- [Rows from a 3D modeling dataset]
◇ ◇ ◇ ◇

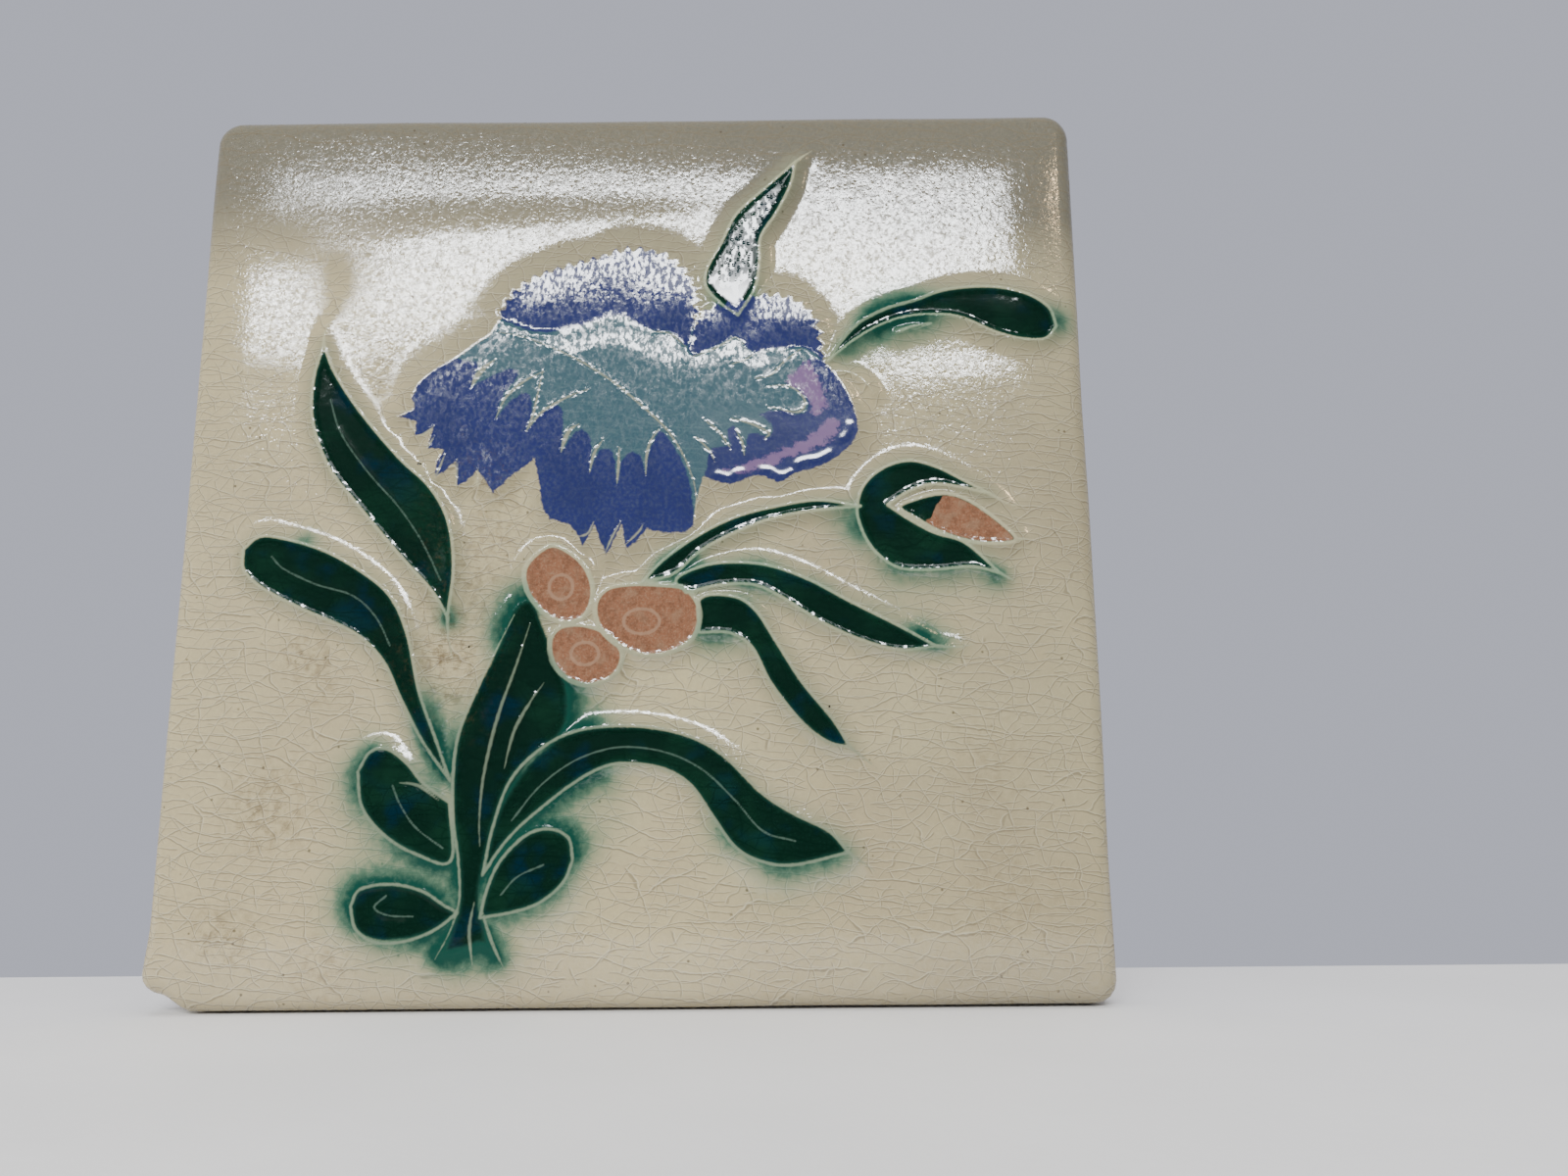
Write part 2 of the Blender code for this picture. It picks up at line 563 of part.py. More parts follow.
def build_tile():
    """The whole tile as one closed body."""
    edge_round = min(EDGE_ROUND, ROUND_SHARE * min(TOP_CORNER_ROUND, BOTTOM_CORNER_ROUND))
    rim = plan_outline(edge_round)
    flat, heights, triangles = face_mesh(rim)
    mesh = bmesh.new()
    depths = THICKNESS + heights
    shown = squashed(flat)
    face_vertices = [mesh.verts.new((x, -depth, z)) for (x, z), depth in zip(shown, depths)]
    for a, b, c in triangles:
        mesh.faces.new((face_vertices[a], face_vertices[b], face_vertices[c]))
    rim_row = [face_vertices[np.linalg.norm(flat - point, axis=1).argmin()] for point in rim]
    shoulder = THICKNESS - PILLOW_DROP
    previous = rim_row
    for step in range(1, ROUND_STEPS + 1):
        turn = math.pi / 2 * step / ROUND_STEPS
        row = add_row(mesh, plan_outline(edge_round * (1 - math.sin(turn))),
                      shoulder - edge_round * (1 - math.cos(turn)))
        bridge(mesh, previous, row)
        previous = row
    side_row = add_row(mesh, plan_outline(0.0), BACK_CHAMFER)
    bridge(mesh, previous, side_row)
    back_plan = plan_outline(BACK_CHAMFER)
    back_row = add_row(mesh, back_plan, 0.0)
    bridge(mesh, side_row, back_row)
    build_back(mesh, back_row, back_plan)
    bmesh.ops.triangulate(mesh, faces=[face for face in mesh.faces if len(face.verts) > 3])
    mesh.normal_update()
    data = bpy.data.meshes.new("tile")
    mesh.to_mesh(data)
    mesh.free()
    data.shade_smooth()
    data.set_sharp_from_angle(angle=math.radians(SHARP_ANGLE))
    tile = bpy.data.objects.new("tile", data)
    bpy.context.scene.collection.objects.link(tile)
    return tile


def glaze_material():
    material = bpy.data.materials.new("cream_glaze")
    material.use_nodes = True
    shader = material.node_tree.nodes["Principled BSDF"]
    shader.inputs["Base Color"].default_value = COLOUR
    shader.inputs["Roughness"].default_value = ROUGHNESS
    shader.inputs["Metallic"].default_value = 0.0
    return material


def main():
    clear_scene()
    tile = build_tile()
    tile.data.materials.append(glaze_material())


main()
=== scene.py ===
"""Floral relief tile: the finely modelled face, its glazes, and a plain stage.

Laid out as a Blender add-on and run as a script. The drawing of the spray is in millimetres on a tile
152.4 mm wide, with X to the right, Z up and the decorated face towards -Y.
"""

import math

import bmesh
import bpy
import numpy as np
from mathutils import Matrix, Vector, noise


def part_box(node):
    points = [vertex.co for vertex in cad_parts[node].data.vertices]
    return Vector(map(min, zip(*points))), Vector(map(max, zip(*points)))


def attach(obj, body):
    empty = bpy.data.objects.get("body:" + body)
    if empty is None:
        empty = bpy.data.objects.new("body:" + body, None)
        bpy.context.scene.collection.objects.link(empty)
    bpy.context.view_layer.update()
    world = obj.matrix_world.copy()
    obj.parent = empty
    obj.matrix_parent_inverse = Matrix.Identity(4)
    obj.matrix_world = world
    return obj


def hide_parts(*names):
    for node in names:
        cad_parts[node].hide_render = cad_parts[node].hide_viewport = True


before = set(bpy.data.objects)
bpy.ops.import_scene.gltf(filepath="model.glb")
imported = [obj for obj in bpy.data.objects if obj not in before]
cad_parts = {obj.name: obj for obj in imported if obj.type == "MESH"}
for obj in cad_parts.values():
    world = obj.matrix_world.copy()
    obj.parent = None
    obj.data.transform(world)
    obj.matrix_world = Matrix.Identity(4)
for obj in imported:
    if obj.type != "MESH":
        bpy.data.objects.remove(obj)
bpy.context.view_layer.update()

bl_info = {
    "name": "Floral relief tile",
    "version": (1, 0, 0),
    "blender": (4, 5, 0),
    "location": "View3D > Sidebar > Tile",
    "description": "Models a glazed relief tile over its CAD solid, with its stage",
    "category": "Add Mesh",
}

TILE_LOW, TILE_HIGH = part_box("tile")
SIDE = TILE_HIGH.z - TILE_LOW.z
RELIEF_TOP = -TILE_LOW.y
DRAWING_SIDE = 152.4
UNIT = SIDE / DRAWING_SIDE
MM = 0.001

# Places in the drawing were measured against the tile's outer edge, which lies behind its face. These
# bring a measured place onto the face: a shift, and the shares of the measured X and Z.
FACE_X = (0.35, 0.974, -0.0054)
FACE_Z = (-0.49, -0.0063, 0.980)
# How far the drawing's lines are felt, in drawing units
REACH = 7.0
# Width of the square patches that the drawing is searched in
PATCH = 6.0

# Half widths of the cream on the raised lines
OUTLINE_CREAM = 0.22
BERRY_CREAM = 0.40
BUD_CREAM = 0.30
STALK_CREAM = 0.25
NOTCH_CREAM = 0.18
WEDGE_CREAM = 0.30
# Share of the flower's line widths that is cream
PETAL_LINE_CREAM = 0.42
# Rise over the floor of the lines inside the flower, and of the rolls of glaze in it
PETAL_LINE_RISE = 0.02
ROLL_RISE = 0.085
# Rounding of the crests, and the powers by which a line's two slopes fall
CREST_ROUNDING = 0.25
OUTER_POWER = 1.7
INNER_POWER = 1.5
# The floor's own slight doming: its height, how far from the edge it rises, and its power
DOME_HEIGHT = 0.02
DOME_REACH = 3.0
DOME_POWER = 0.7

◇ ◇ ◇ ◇

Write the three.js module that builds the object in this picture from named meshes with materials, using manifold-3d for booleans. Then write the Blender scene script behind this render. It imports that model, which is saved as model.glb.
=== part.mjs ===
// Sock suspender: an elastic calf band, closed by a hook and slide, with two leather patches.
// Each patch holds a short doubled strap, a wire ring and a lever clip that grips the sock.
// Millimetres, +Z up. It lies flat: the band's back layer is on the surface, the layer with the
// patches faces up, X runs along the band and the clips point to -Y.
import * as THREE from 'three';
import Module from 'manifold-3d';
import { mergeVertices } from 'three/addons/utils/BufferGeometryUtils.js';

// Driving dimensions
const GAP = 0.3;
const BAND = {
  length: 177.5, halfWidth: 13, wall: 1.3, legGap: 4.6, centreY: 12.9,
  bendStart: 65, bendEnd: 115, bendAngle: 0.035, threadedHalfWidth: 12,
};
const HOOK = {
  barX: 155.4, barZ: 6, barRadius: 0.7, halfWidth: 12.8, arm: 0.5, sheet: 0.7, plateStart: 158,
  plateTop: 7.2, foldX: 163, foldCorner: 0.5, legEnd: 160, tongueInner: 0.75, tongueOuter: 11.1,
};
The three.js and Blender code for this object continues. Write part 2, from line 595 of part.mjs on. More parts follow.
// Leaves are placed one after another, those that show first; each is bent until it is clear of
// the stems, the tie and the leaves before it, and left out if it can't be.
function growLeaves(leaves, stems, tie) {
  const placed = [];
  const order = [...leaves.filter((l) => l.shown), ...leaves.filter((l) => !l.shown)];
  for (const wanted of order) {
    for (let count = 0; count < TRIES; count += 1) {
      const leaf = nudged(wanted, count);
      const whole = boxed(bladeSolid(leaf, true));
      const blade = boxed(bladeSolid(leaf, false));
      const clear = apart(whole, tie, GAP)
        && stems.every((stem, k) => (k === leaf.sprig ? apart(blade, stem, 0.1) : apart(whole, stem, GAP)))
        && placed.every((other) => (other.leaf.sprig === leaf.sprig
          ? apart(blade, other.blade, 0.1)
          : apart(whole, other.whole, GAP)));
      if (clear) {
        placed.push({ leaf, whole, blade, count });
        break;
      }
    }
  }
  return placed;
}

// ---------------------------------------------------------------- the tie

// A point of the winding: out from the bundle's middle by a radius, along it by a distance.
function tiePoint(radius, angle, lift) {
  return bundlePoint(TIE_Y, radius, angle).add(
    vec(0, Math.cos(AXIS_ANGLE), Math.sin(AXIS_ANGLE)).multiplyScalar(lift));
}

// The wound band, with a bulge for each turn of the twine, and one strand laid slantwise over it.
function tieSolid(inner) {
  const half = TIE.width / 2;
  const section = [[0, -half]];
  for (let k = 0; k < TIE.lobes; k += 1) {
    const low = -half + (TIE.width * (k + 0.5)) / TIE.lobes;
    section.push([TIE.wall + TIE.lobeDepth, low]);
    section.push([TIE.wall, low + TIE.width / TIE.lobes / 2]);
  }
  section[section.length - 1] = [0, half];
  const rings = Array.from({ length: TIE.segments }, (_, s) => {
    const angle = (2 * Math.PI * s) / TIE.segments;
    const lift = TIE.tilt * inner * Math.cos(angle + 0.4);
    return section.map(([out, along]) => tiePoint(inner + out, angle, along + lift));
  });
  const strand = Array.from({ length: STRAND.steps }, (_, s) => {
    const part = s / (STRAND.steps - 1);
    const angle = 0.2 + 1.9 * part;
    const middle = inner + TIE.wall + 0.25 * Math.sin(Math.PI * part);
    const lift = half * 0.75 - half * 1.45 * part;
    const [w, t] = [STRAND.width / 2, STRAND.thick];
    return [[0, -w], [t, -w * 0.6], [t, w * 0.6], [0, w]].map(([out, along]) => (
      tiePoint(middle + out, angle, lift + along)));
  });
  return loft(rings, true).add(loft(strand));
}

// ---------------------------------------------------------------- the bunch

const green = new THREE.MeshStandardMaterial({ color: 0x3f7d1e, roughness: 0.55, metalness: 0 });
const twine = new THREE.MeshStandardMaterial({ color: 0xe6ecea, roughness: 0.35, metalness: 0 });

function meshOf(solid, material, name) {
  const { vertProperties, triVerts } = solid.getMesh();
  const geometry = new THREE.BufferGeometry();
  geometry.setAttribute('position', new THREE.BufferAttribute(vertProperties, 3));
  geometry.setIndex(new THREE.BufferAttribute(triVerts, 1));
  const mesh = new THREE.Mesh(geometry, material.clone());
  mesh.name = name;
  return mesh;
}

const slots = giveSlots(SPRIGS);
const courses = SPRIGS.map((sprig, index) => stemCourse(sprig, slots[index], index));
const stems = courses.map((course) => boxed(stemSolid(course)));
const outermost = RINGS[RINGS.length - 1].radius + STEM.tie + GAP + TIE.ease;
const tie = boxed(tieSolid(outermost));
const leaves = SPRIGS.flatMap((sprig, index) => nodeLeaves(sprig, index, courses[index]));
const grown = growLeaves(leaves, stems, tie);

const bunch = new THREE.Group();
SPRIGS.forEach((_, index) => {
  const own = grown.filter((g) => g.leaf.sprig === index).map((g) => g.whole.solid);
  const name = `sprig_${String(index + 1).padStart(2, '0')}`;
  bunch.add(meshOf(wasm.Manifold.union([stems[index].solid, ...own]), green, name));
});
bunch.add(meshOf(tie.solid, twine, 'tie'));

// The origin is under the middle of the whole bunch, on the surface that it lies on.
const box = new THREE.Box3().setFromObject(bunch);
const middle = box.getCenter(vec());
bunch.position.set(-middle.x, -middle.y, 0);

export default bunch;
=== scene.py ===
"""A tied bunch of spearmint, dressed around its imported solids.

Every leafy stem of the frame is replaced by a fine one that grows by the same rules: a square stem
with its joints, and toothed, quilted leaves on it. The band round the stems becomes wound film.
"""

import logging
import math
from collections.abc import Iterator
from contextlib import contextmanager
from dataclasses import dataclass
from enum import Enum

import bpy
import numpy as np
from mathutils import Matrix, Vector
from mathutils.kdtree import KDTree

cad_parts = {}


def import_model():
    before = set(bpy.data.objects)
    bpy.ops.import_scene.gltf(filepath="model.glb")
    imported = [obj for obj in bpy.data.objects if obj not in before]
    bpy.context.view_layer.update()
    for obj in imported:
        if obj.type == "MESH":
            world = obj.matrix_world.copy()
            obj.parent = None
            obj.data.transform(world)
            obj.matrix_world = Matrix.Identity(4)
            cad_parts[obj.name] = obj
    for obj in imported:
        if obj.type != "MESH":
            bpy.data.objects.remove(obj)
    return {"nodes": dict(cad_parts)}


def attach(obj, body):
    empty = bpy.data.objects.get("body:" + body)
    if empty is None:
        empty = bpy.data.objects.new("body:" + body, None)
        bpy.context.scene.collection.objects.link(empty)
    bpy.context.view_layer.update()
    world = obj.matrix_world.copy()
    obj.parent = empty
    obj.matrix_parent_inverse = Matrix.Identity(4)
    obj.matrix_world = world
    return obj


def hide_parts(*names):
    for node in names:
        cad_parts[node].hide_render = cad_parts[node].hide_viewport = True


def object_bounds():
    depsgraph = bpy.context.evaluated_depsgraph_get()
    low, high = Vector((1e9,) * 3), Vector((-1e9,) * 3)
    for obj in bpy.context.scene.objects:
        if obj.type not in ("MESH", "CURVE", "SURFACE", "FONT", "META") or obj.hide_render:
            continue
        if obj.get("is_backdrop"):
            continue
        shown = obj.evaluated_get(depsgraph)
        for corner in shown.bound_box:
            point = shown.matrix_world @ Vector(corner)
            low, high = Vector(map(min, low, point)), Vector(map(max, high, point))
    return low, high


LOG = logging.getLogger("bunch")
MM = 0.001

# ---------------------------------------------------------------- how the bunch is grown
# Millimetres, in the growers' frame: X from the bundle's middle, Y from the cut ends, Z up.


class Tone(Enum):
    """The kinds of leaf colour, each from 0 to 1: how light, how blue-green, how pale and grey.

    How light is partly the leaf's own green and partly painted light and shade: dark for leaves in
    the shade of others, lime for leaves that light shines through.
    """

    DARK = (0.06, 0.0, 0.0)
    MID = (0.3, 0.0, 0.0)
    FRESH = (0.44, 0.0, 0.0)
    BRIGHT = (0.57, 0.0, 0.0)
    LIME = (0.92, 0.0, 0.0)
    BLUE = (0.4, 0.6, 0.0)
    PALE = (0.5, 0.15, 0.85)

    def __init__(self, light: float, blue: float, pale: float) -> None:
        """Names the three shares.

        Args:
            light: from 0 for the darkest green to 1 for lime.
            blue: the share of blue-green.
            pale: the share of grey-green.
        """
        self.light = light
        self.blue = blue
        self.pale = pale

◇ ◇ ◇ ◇

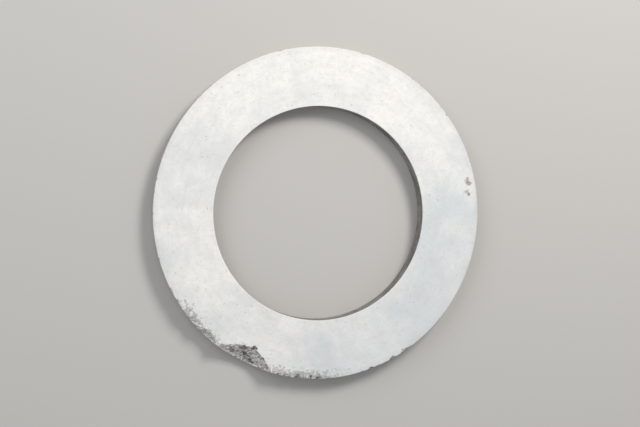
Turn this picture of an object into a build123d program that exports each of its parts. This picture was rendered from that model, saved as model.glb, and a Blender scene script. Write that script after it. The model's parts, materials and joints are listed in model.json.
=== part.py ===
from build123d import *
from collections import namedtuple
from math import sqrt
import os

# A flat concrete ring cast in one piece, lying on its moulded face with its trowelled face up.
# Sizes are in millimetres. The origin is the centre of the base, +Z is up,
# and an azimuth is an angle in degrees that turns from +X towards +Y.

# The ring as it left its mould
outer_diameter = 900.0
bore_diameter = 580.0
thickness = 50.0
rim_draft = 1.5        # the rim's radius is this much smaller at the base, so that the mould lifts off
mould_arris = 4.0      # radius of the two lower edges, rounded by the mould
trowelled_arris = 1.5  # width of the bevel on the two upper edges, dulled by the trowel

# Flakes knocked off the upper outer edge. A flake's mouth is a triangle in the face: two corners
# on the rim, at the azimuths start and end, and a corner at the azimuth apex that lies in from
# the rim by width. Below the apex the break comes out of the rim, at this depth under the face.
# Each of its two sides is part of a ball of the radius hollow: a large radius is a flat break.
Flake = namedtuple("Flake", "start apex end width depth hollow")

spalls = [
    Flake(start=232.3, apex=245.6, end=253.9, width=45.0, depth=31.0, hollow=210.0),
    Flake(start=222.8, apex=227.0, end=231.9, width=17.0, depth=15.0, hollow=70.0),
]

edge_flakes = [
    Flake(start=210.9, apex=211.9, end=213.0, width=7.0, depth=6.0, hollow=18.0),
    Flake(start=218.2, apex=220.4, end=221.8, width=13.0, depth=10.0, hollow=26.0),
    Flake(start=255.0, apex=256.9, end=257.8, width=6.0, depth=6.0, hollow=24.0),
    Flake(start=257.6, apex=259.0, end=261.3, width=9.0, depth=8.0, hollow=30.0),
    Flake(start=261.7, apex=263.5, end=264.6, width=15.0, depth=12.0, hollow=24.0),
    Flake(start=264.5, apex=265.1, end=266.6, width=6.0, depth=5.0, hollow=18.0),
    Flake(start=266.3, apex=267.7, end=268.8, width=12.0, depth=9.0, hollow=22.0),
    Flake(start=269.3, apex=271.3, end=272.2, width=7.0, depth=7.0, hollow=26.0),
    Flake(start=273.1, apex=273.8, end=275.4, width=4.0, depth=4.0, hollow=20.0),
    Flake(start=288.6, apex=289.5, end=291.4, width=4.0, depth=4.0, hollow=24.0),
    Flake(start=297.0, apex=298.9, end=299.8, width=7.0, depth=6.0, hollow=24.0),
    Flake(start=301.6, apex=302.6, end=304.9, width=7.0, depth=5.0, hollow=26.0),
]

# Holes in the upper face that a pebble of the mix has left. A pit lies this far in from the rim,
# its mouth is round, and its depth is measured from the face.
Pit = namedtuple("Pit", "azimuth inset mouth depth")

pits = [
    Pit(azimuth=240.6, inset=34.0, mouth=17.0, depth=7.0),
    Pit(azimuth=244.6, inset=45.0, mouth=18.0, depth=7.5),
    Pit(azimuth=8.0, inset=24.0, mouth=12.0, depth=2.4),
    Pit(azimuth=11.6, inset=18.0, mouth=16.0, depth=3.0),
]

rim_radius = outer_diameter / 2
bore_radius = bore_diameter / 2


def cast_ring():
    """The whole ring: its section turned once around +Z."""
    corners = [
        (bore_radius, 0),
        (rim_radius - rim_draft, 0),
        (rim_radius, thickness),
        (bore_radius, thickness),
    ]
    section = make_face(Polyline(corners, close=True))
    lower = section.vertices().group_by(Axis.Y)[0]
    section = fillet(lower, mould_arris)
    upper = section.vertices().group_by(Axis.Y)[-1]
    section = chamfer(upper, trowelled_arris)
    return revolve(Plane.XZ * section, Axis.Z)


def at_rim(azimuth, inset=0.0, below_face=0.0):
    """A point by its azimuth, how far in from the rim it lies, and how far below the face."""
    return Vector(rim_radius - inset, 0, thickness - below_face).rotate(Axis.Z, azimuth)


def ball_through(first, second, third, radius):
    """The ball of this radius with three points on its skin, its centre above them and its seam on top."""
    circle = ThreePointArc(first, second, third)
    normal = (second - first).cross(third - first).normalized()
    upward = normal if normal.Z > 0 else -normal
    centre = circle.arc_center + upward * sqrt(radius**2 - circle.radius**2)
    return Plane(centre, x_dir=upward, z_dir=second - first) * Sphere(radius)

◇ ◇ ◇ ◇

- [CHALLENGE] Copy all lines in the listing above where the string "follow" appears.

- [RESULT]
Write part 2 of the Blender code for this picture. It picks up at line 563 of part.py. More parts follow.
The three.js and Blender code for this object continues. Write part 2, from line 595 of part.mjs on. More parts follow.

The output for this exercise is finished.